If we change our assumptions, though…

We can also change our assumptions and see what happens:

What if we change the variance on the noise? The log posterior which we’re maximizing changes by a constant factor, so the same model is most likely. We only needed to assume that the noise is drawn from some zero-mean Gaussian. (The variance matters if we place a prior as in (3) below)
If we assume a different type of noise distribution, we’d derive a different loss function. For example, if we model the noise as being drawn from a Laplace distribution, we’d end up with $\ell_1$ error instead.
If we actually place a prior on our parameters we’d get a regularization term added to the log posterior that we’re maximizing.

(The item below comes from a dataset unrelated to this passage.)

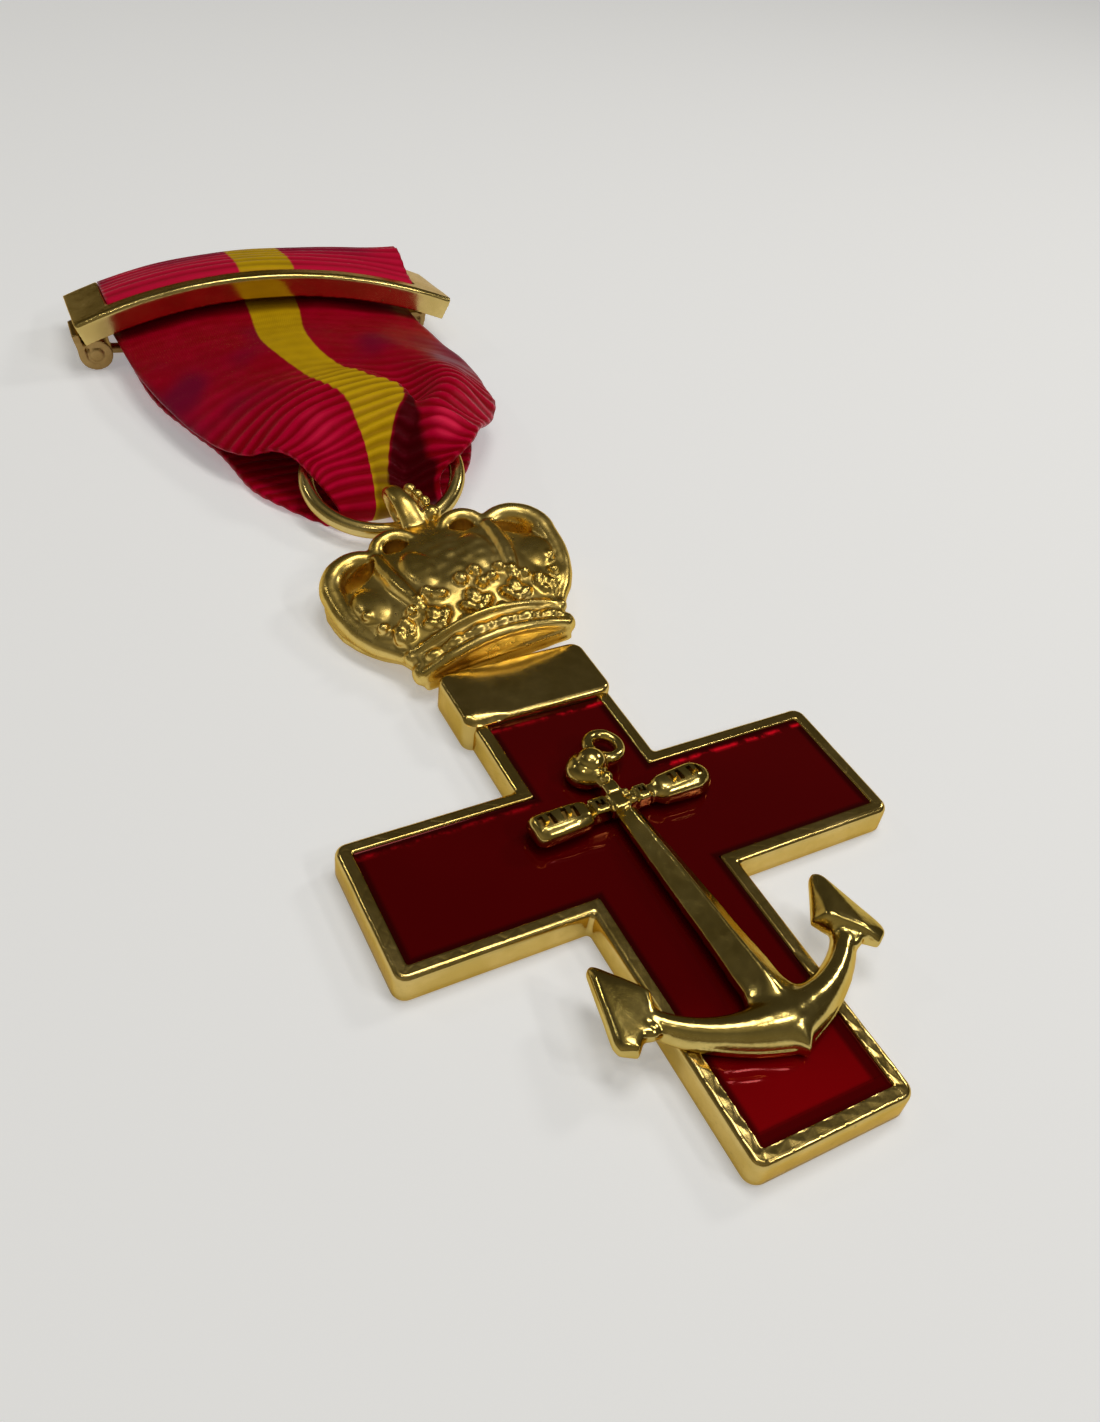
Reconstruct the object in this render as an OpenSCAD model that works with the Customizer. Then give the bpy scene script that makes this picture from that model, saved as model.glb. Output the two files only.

For example, if the prior is a zero-mean Gaussian, we’d get $\ell_2$ regularization. And if the prior is a zero-mean Laplacian, we’d get $\ell_1$ regularization. When we set a prior, we call the most likely parameters the maximum a posteriori estimate (MAP).
What if our models have different types of parameters, such as the layers in a neural network? We would still want to place a prior on them to avoid overfitting, but we’d want a different prior for different layers. This corresponds to choosing different regularization hyperparameters for each layer.

But don’t believe me – derive these yourself!